WHAT IS NEEDED: What follows is a listing; give it again exactly, in its entirety.

━━ SOURCE MATERIAL

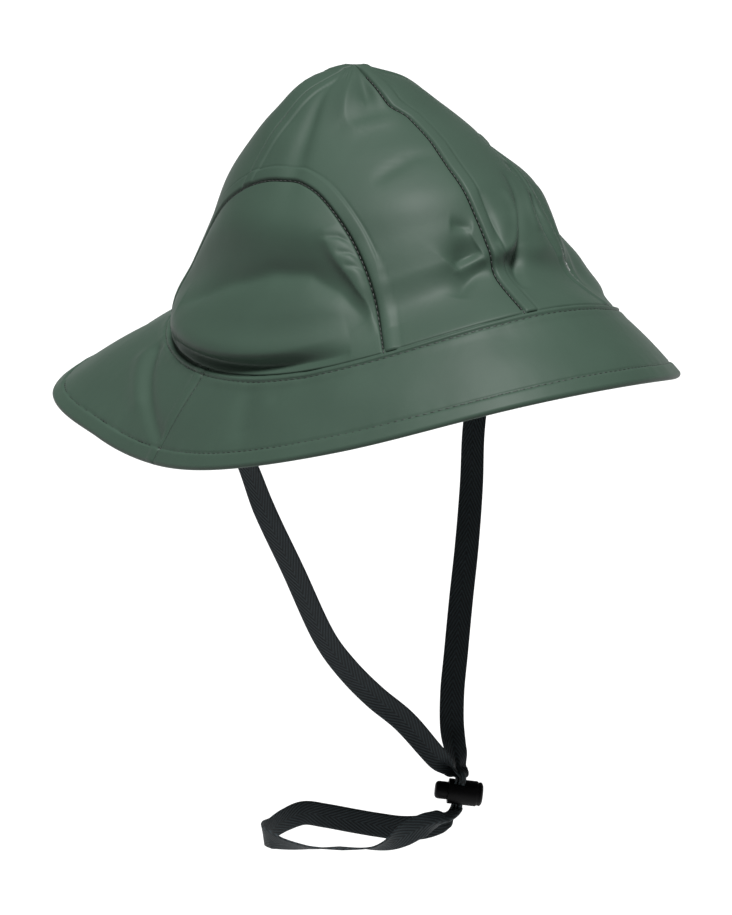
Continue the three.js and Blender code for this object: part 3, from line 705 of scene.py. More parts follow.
def seam_relief(points, seams, settings, allowance, pucker_seed):
    """Push of the seams at points of one panel.

    Close to any seam the cloth rolls down as exp(-(d/w)^2). Beside the seams named
    in allowance it stands up by the seam rise, from ALLOWANCE_START to the seam
    width. Small puckers run along each seam as waves that die away from it.
    """
    push = np.zeros(points.shape[:-1])
    for name, line in seams.items():
        distance, where = nearest_on_line(points, line)
        push -= settings.groove_depth * hill(distance, GROOVE_WIDTH)
        push -= DISH_SHARE * settings.groove_depth * hill(distance, DISH_WIDTH)
        if name in allowance:
            strip = past(distance, ALLOWANCE_START, 0.18) * before(distance, settings.seam_width, 0.26)
            push += settings.seam_rise * strip
            beyond = distance - settings.seam_width - EDGE_DIP_WIDTH
            push -= EDGE_DIP * hill(beyond, EDGE_DIP_WIDTH)
        short, long = PUCKER_WAVES
        wave = np.sin(where / short + pucker_seed) + 0.8 * np.sin(where / long + 2.1 * pucker_seed)
        wave = wave * (0.5 + 0.5 * np.sin(where / PUCKER_GATHER + pucker_seed))
        beside = np.exp(-distance / PUCKER_REACH) * (1 - np.exp(-distance / PUCKER_START))
        push += PUCKER_HEIGHT * wave * beside
    return push


# Meshes


def grid_mesh(name, points, uv=None, close_across=False):
    """Mesh of a grid of points in millimetres, one quad to a cell."""
    rows, columns = points.shape[:2]
    index = np.arange(rows * columns).reshape(rows, columns)
    if close_across:
        index = np.concatenate([index, index[:, :1]], axis=1)
    quads = np.stack(
        [index[:-1, :-1], index[:-1, 1:], index[1:, 1:], index[1:, :-1]], axis=-1
    ).reshape(-1, 4)
    return face_mesh(name, points.reshape(-1, 3), quads, uv)


def face_mesh(name, points, faces, uv=None):
    """Mesh from points in millimetres and faces of equal size, with smooth shading."""
    mesh = bpy.data.meshes.new(name)
    size = faces.shape[1]
    mesh.vertices.add(len(points))
    mesh.vertices.foreach_set("co", (points * MM).astype(np.float32).ravel())
    mesh.loops.add(faces.size)
    mesh.loops.foreach_set("vertex_index", faces.astype(np.int32).ravel())
    mesh.polygons.add(len(faces))
    mesh.polygons.foreach_set("loop_start", np.arange(0, faces.size, size, dtype=np.int32))
    mesh.update(calc_edges=True)
    mesh.validate()
    mesh.polygons.foreach_set("use_smooth", np.ones(len(mesh.polygons), dtype=bool))
    if uv is not None:
        layer = mesh.uv_layers.new(name="UVMap")
        loops = np.zeros(len(mesh.loops), dtype=np.int32)
        mesh.loops.foreach_get("vertex_index", loops)
        layer.data.foreach_set("uv", uv.reshape(-1, 2)[loops].astype(np.float32).ravel())
    return mesh


def place(name, mesh, materials, body, slot, nodes=()):
    """Adds a mesh as a piece that rides a body and stands for its CAD nodes."""
    piece = bpy.data.objects.new(name, mesh)
    bpy.context.scene.collection.objects.link(piece)
    for material in materials:
        mesh.materials.append(material)
    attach(piece, body)
    if nodes:
        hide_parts(*nodes)
    return piece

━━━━

TASK SOLUTION:
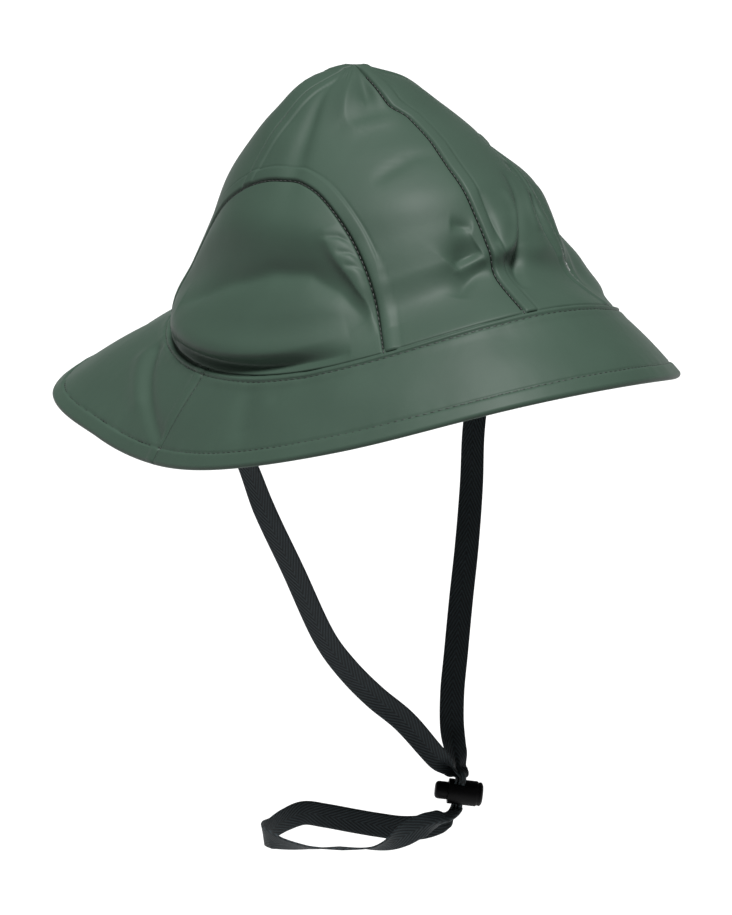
Continue the three.js and Blender code for this object: part 3, from line 705 of scene.py. More parts follow.
def seam_relief(points, seams, settings, allowance, pucker_seed):
    """Push of the seams at points of one panel.

    Close to any seam the cloth rolls down as exp(-(d/w)^2). Beside the seams named
    in allowance it stands up by the seam rise, from ALLOWANCE_START to the seam
    width. Small puckers run along each seam as waves that die away from it.
    """
    push = np.zeros(points.shape[:-1])
    for name, line in seams.items():
        distance, where = nearest_on_line(points, line)
        push -= settings.groove_depth * hill(distance, GROOVE_WIDTH)
        push -= DISH_SHARE * settings.groove_depth * hill(distance, DISH_WIDTH)
        if name in allowance:
            strip = past(distance, ALLOWANCE_START, 0.18) * before(distance, settings.seam_width, 0.26)
            push += settings.seam_rise * strip
            beyond = distance - settings.seam_width - EDGE_DIP_WIDTH
            push -= EDGE_DIP * hill(beyond, EDGE_DIP_WIDTH)
        short, long = PUCKER_WAVES
        wave = np.sin(where / short + pucker_seed) + 0.8 * np.sin(where / long + 2.1 * pucker_seed)
        wave = wave * (0.5 + 0.5 * np.sin(where / PUCKER_GATHER + pucker_seed))
        beside = np.exp(-distance / PUCKER_REACH) * (1 - np.exp(-distance / PUCKER_START))
        push += PUCKER_HEIGHT * wave * beside
    return push


# Meshes


def grid_mesh(name, points, uv=None, close_across=False):
    """Mesh of a grid of points in millimetres, one quad to a cell."""
    rows, columns = points.shape[:2]
    index = np.arange(rows * columns).reshape(rows, columns)
    if close_across:
        index = np.concatenate([index, index[:, :1]], axis=1)
    quads = np.stack(
        [index[:-1, :-1], index[:-1, 1:], index[1:, 1:], index[1:, :-1]], axis=-1
    ).reshape(-1, 4)
    return face_mesh(name, points.reshape(-1, 3), quads, uv)


def face_mesh(name, points, faces, uv=None):
    """Mesh from points in millimetres and faces of equal size, with smooth shading."""
    mesh = bpy.data.meshes.new(name)
    size = faces.shape[1]
    mesh.vertices.add(len(points))
    mesh.vertices.foreach_set("co", (points * MM).astype(np.float32).ravel())
    mesh.loops.add(faces.size)
    mesh.loops.foreach_set("vertex_index", faces.astype(np.int32).ravel())
    mesh.polygons.add(len(faces))
    mesh.polygons.foreach_set("loop_start", np.arange(0, faces.size, size, dtype=np.int32))
    mesh.update(calc_edges=True)
    mesh.validate()
    mesh.polygons.foreach_set("use_smooth", np.ones(len(mesh.polygons), dtype=bool))
    if uv is not None:
        layer = mesh.uv_layers.new(name="UVMap")
        loops = np.zeros(len(mesh.loops), dtype=np.int32)
        mesh.loops.foreach_get("vertex_index", loops)
        layer.data.foreach_set("uv", uv.reshape(-1, 2)[loops].astype(np.float32).ravel())
    return mesh


def place(name, mesh, materials, body, slot, nodes=()):
    """Adds a mesh as a piece that rides a body and stands for its CAD nodes."""
    piece = bpy.data.objects.new(name, mesh)
    bpy.context.scene.collection.objects.link(piece)
    for material in materials:
        mesh.materials.append(material)
    attach(piece, body)
    if nodes:
        hide_parts(*nodes)
    return piece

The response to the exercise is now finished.